> **WORK TO COMPLETE**
The data below must be copied in full and without any change.

> **SUPPLIED MATERIAL**

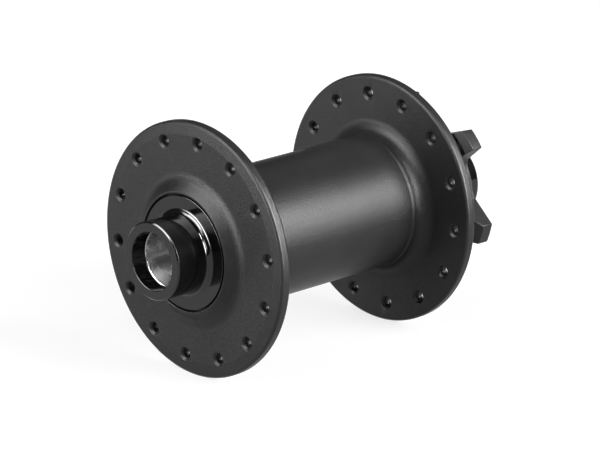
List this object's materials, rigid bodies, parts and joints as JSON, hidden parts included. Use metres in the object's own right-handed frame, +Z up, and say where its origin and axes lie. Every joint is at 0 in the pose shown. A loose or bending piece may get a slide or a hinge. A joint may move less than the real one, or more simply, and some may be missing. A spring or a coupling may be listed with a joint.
{
  "type": "bicycle front hub",
  "caption": "Bicycle front hub for a disc brake: flanged spoke shell on sealed ball bearings round a hollow thru-axle spindle with push-on end caps.",
  "frame": {"origin": "on the axle line, midway between the two end faces", "axes": "+Y along the axle towards the disc mount, the bicycle's left side; +Z up; +X forward"},
  "size_m": [0.068, 0.11, 0.068],
  "materials": {
    "satin_black_anodise": "bead-blasted satin black anodising",
    "gloss_black_anodise": "polished black anodising",
    "bare_aluminium": "fine turned, bare",
    "bearing_steel": "ground",
    "ball_steel": "polished",
    "cage_steel": "pressed sheet",
    "black_rubber": "matte"
  },
  "bodies": {
    "spindle": {"axle": "bare_aluminium", "endcap_right": "gloss_black_anodise", "endcap_left": "gloss_black_anodise", "oring_right": "black_rubber", "oring_left": "black_rubber", "bearing_right_inner_ring": "bearing_steel", "bearing_left_inner_ring": "bearing_steel"},
    "shell": {"hub_shell": "satin_black_anodise", "bearing_right_outer_ring": "bearing_steel", "bearing_left_outer_ring": "bearing_steel", "bearing_right_seal_outer": "black_rubber", "bearing_right_seal_inner": "black_rubber", "bearing_left_seal_outer": "black_rubber", "bearing_left_seal_inner": "black_rubber"},
    "cage_right": {"bearing_right_balls": "ball_steel", "bearing_right_cage_outer": "cage_steel", "bearing_right_cage_inner": "cage_steel", "bearing_right_cage_rivets": "cage_steel"},
    "cage_left": {"bearing_left_balls": "ball_steel", "bearing_left_cage_outer": "cage_steel", "bearing_left_cage_inner": "cage_steel", "bearing_left_cage_rivets": "cage_steel"}
  },
  "joints": [
    {"name": "shell_spin", "type": "hinge", "parent": "spindle", "child": "shell", "pos_m": [0, 0, 0], "axis": [0, 1, 0], "continuous": true},
    {"name": "cage_right_spin", "type": "hinge", "parent": "spindle", "child": "cage_right", "pos_m": [0, -0.0389, 0], "axis": [0, 1, 0], "continuous": true},
    {"name": "cage_left_spin", "type": "hinge", "parent": "spindle", "child": "cage_left", "pos_m": [0, 0.0399, 0], "axis": [0, 1, 0], "continuous": true}
  ],
  "couplings": [
    {"joint": "cage_right_spin", "follows": "shell_spin", "ratio": 0.58436},
    {"joint": "cage_left_spin", "follows": "shell_spin", "ratio": 0.58436}
  ]
}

> **SOLUTION TO THIS TASK**
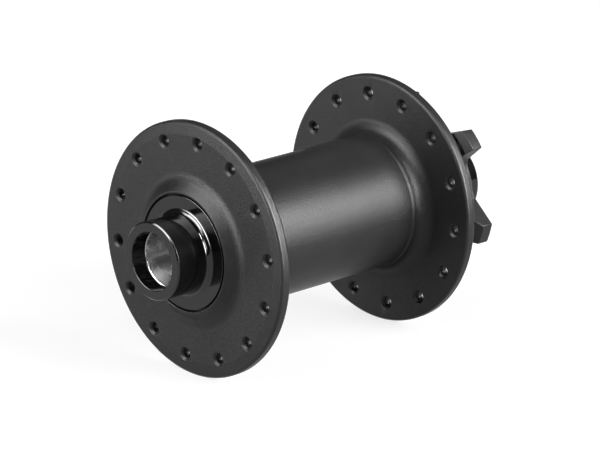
List this object's materials, rigid bodies, parts and joints as JSON, hidden parts included. Use metres in the object's own right-handed frame, +Z up, and say where its origin and axes lie. Every joint is at 0 in the pose shown. A loose or bending piece may get a slide or a hinge. A joint may move less than the real one, or more simply, and some may be missing. A spring or a coupling may be listed with a joint.
{
  "type": "bicycle front hub",
  "caption": "Bicycle front hub for a disc brake: flanged spoke shell on sealed ball bearings round a hollow thru-axle spindle with push-on end caps.",
  "frame": {"origin": "on the axle line, midway between the two end faces", "axes": "+Y along the axle towards the disc mount, the bicycle's left side; +Z up; +X forward"},
  "size_m": [0.068, 0.11, 0.068],
  "materials": {
    "satin_black_anodise": "bead-blasted satin black anodising",
    "gloss_black_anodise": "polished black anodising",
    "bare_aluminium": "fine turned, bare",
    "bearing_steel": "ground",
    "ball_steel": "polished",
    "cage_steel": "pressed sheet",
    "black_rubber": "matte"
  },
  "bodies": {
    "spindle": {"axle": "bare_aluminium", "endcap_right": "gloss_black_anodise", "endcap_left": "gloss_black_anodise", "oring_right": "black_rubber", "oring_left": "black_rubber", "bearing_right_inner_ring": "bearing_steel", "bearing_left_inner_ring": "bearing_steel"},
    "shell": {"hub_shell": "satin_black_anodise", "bearing_right_outer_ring": "bearing_steel", "bearing_left_outer_ring": "bearing_steel", "bearing_right_seal_outer": "black_rubber", "bearing_right_seal_inner": "black_rubber", "bearing_left_seal_outer": "black_rubber", "bearing_left_seal_inner": "black_rubber"},
    "cage_right": {"bearing_right_balls": "ball_steel", "bearing_right_cage_outer": "cage_steel", "bearing_right_cage_inner": "cage_steel", "bearing_right_cage_rivets": "cage_steel"},
    "cage_left": {"bearing_left_balls": "ball_steel", "bearing_left_cage_outer": "cage_steel", "bearing_left_cage_inner": "cage_steel", "bearing_left_cage_rivets": "cage_steel"}
  },
  "joints": [
    {"name": "shell_spin", "type": "hinge", "parent": "spindle", "child": "shell", "pos_m": [0, 0, 0], "axis": [0, 1, 0], "continuous": true},
    {"name": "cage_right_spin", "type": "hinge", "parent": "spindle", "child": "cage_right", "pos_m": [0, -0.0389, 0], "axis": [0, 1, 0], "continuous": true},
    {"name": "cage_left_spin", "type": "hinge", "parent": "spindle", "child": "cage_left", "pos_m": [0, 0.0399, 0], "axis": [0, 1, 0], "continuous": true}
  ],
  "couplings": [
    {"joint": "cage_right_spin", "follows": "shell_spin", "ratio": 0.58436},
    {"joint": "cage_left_spin", "follows": "shell_spin", "ratio": 0.58436}
  ]
}